Les tribunaux judiciaires reconnaissent la validité d’une notification par voie technologique. Notamment dans les affaires Boivin & Associés c. Scott[7] et Droit de la famille- 132289[8], on autorise la notification par voie de Facebook. »

[13]   Dans le présent cas, il importe de préciser que la question de la preuve de transmission et de réception tant de l’avis d’augmentation de loyer de la locatrice que de l’avis de refus du locataire n’est pas en litige puisque les parties conviennent, de part et d’autre, avoir reçus aux dates indiquées aux courriers électroniques échangés entres elles les courriers électroniques transmis par l’autre.
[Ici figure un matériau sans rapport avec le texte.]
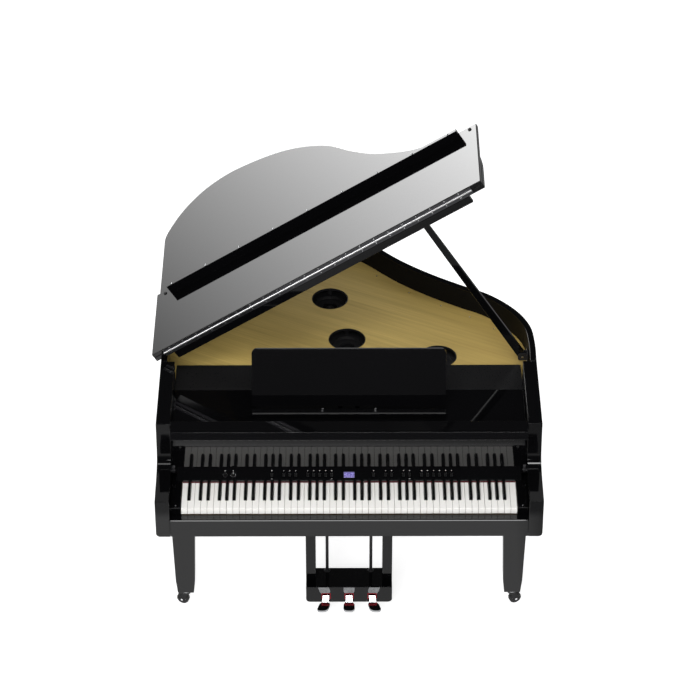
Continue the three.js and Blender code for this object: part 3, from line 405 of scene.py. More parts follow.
def cutFrom(shape, cutters):
    # the cut is made once, and its result is what stays
    pieces = [placed(source, f"cut{index}") for index, source in enumerate([shape] + list(cutters))]
    for cutter in pieces[1:]:
        change = pieces[0].modifiers.new("cut", "BOOLEAN")
        change.operation = "DIFFERENCE"
        change.solver = "EXACT"
        change.object = cutter
    ready = pieces[0].evaluated_get(bpy.context.evaluated_depsgraph_get())
    result = bmesh.new()
    result.from_mesh(ready.to_mesh())
    ready.to_mesh_clear()
    for piece in pieces:
        mesh = piece.data
        bpy.data.objects.remove(piece)
        bpy.data.meshes.remove(mesh)
    bmesh.ops.remove_doubles(result, verts=result.verts[:], dist=0.001)
    return result


def finishPiece(name, shape, body, finish, space=identity, replaces=(), crease=38):
    shape.transform(toFrame @ space)
    piece = placed(shape, name)
    mesh = piece.data
    mesh.polygons.foreach_set("use_smooth", [True] * len(mesh.polygons))
    mesh.set_sharp_from_angle(angle=math.radians(crease))
    mesh.materials.append(finishes[finish])
    weights = piece.modifiers.new("evenShading", "WEIGHTED_NORMAL")
    weights.keep_sharp = True
    weights.weight = 90
    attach(piece, body)
    if replaces:
        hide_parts(*([replaces] if isinstance(replaces, str) else replaces))
    return piece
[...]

[14]   La question en litige est plutôt celle de déterminer la date à laquelle le locataire a notifié son avis de refus ou réponse à la locatrice suite à la réception le 13 mars 2018 de l’avis d’augmentation de loyer ?

[15]   Le locataire soutient avoir notifié son refus à la locatrice le 13 mars 2018. tel qu’il appert au courriel transmis à cette date à la locatrice (P-1 en liasse / courriel #4 Mar. 2018-03-13, 18h10) et reçu par cette dernière à cette date.

[16]   Il fait valoir qu’à compter de la réception de son avis de refus, la locatrice avait un mois pour introduire sa demande ce qu’elle n’a pas fait et que le Tribunal doit prendre acte de ce fait et déclarer la demande introduite le 16 avril 2018 irrecevable puisqu’elle a été introduite hors délai.

[17]   De plus, le locataire soumet que bien qu’il y ait eu plusieurs échanges de courriers électroniques entre les parties au sujet du renouvellement du bail et de l’augmentation de loyer de 25,00 $ proposée par la locatrice, il soutient qu’il est clair dans son esprit que le 13 mars 2018, il notifiait sans équivoque son refus à la locatrice, cette dernière accusant réception le même jour.

[18]   En revanche, la locatrice soumet avoir reçu la réponse du locataire le 21 mars 2018 (P-1 en liasse / courriel # 7 Mer. 2018-03-21,13h39).

[19]   L’article 1947 du Code civil du Québec stipule ce qui suit :

« 1947. Le locateur peut, lorsque le locataire refuse la modification proposée, s'adresser au Tribunal dans le mois de la réception de l'avis de refus, pour faire fixer le loyer ou, suivant le cas, faire statuer sur toute autre modification du bail; s'il omet de le faire, le bail est reconduit de plein droit aux conditions antérieures. »[9]

(les soulignements sont du Tribunal)

[20]   Le soussigné rappelle que l’avis exigé par la loi est en règle générale générateur de droits. L’expéditeur, en l’occurrence le locataire, une fois qu’il a donné son avis de refus à la locatrice, cette dernière ne peut unilatéralement révoquer l’avis d’augmentation du loyer dûment reçu par le destinataire, le locataire, ni ignoré comme en l’espèce la première réponse du locataire lequel s’est prévalu de son droit de refus en notifiant sans équivoque un avis de refus à la locatrice.

[21]   Selon la prépondérance de la preuve, le Tribunal est d’avis qu’il est démontré que l’avis de refus du locataire transmis par courrier électronique a été notifié et reçu le 13 mars 2018 (P-1 en liasse courriel # 4 Mar. 2019-03-13 18h10) en réponse à l’avis d’augmentation de loyer ou de modification du bail notifié par la locatrice le 13 mars 2018 et reçu par le locataire à cette date.

[22]   Le Tribunal estime que le second avis de refus (P-1 en liasse / courriel #7 Mer. 2018‑03‑21,13h39) notifié le 21 mars 2018 par le locataire et reçu à cette date par la locatrice n’est pas générateur de droits et n’a donc aucun effet juridique entre les parties puisque la preuve démontre que dès le 13 mars 2018, le locataire s’est prévalu de son droit de refus en notifiant sans équivoque un avis de refus à la locatrice.

[23]   La locatrice devait produire sa demande dans le mois de la réception – 13 mars 2018 - de l’avis de refus du locataire soit, au plus tard, le 13 avril 2018.

[24]   Or, la demande a été introduite le 16 avril 2018.

[25]   La demande est donc produite hors délai.

[26]   CONSIDÉRANT l'ensemble de la preuve faite à l'audience;

[27]   CONSIDÉRANT que le 13 mars 2018, la locatrice a reçu par courrier électronique l’avis de refus du locataire;

[28]   CONSIDÉRANT que la demande a été produite à la Régie du logement le 16 avril 2018;

[29]   CONSIDÉRANT que la demande de la locatrice a été produite hors délai;

POUR CES MOTIFS, LE TRIBUNAL :

[30]   REJETTE la demande de la locatrice.


Dernière modification : le 7 novembre 2018 à 12 h 44 min.